**Task prompt**
Please output the data below exactly as given, starting at its first line and stopping after the line that contains "TAPER_DEPTH = 0.0504".

**Data excerpt**
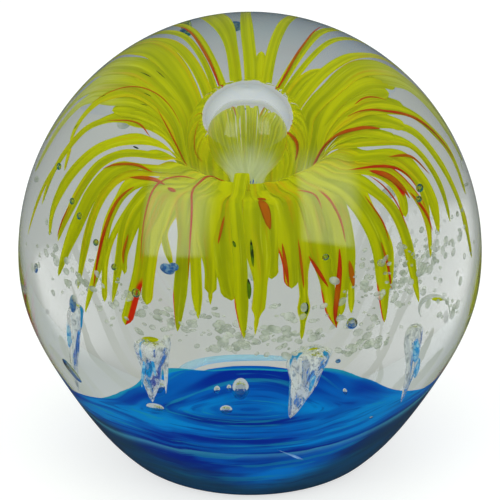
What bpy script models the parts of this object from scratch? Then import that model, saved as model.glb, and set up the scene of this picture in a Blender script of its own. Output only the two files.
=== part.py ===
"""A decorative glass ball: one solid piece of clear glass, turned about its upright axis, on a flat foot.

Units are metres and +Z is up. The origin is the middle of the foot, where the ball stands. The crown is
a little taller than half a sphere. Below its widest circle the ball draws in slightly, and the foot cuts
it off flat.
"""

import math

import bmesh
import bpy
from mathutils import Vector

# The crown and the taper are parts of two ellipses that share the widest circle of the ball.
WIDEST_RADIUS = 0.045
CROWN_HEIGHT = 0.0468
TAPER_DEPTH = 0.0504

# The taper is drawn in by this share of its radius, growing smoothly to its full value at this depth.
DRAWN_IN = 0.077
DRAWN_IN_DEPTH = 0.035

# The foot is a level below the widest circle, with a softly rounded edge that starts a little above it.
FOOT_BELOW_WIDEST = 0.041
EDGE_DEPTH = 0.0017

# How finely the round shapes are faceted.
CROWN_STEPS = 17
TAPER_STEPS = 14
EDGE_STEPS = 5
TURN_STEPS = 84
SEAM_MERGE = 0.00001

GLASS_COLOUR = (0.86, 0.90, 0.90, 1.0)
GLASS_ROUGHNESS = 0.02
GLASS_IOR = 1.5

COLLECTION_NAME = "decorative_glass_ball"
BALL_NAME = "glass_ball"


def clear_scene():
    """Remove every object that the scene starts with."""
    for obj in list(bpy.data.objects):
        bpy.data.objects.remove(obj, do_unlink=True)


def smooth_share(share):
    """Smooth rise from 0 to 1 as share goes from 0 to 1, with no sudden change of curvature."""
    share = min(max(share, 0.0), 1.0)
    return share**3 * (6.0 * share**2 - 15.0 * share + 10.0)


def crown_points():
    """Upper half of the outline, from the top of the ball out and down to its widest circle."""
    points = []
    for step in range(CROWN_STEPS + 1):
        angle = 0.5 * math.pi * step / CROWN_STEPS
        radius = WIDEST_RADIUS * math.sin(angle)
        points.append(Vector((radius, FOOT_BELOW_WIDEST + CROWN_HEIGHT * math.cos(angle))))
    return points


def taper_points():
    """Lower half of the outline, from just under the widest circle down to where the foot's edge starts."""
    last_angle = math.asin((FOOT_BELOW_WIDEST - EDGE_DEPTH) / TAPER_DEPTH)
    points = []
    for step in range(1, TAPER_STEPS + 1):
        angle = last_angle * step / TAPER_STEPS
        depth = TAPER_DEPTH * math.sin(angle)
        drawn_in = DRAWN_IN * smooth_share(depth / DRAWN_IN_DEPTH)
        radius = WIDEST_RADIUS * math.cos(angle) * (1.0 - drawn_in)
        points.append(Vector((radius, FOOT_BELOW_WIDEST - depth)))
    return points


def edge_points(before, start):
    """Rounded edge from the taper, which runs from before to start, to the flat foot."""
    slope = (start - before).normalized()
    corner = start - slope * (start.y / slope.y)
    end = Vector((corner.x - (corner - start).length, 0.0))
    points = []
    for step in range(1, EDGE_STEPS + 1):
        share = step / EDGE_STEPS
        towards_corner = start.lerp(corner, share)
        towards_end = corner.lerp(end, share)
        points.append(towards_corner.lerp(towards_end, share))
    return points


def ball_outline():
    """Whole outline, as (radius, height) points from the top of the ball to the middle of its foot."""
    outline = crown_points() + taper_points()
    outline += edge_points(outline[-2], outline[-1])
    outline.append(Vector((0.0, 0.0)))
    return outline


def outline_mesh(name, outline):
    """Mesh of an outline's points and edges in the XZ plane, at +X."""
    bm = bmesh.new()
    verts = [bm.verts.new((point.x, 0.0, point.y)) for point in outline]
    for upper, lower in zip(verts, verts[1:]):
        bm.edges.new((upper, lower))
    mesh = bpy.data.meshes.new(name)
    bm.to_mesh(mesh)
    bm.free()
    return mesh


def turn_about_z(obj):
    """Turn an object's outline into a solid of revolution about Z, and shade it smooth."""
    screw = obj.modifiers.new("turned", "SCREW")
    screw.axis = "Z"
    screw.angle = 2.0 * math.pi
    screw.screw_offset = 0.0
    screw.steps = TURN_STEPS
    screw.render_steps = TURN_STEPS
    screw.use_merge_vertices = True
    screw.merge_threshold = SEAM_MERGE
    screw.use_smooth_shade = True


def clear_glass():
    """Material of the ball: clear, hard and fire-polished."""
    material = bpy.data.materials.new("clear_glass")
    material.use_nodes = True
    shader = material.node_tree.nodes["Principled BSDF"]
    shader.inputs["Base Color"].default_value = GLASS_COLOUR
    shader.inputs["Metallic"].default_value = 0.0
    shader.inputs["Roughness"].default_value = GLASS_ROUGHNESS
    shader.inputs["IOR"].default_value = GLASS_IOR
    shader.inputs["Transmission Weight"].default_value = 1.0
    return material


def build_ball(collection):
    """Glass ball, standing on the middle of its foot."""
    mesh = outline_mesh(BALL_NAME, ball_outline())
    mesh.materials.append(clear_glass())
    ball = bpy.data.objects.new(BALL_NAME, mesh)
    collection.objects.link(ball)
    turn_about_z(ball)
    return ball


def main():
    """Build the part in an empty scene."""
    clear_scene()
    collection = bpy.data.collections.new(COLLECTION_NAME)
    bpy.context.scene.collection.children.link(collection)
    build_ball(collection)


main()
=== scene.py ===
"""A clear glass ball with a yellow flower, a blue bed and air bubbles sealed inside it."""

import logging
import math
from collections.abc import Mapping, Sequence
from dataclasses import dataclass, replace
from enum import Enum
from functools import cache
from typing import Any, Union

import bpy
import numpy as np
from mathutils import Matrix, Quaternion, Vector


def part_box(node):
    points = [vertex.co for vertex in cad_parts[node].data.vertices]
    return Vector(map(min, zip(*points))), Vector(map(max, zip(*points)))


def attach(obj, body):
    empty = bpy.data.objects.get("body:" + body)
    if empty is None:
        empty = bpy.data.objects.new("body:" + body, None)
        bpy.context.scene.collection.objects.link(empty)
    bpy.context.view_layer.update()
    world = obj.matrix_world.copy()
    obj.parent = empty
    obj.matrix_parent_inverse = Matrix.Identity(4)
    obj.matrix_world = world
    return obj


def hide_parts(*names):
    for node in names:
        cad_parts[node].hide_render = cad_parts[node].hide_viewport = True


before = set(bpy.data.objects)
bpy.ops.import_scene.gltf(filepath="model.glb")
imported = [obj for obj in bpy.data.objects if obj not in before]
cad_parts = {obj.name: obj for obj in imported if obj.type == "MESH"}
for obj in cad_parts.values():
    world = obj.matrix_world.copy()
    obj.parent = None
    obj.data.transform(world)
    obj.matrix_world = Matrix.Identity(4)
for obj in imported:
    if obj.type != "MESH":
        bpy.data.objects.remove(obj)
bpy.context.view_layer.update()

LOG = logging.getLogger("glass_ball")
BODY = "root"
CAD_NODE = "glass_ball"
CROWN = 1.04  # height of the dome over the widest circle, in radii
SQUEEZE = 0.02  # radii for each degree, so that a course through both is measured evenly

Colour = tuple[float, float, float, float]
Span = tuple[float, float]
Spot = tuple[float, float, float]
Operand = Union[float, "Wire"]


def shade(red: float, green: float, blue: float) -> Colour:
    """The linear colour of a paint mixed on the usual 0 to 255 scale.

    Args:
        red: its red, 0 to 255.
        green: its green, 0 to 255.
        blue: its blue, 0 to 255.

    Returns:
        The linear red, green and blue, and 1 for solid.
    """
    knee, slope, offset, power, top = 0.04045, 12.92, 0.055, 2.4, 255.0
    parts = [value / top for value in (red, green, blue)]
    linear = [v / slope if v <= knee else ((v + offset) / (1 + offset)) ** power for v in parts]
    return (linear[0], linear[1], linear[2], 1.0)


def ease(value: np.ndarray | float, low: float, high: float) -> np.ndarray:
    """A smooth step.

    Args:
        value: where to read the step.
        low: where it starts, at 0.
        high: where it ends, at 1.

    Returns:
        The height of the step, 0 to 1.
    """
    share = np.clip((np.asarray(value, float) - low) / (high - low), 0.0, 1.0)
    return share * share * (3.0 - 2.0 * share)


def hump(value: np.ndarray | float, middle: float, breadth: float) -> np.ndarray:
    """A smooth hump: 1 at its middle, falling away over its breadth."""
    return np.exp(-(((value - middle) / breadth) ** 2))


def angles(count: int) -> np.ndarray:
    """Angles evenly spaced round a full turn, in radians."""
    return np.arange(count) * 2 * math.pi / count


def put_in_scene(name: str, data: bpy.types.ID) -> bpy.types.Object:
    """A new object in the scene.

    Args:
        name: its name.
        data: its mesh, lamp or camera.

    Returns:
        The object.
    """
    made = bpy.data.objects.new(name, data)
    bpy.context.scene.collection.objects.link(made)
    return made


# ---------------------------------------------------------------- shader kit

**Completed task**
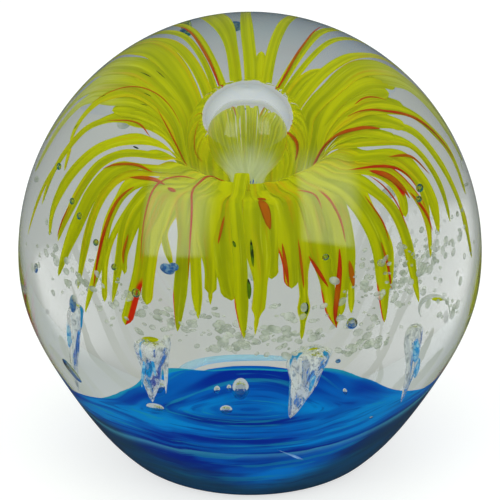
What bpy script models the parts of this object from scratch? Then import that model, saved as model.glb, and set up the scene of this picture in a Blender script of its own. Output only the two files.
=== part.py ===
"""A decorative glass ball: one solid piece of clear glass, turned about its upright axis, on a flat foot.

Units are metres and +Z is up. The origin is the middle of the foot, where the ball stands. The crown is
a little taller than half a sphere. Below its widest circle the ball draws in slightly, and the foot cuts
it off flat.
"""

import math

import bmesh
import bpy
from mathutils import Vector

# The crown and the taper are parts of two ellipses that share the widest circle of the ball.
WIDEST_RADIUS = 0.045
CROWN_HEIGHT = 0.0468
TAPER_DEPTH = 0.0504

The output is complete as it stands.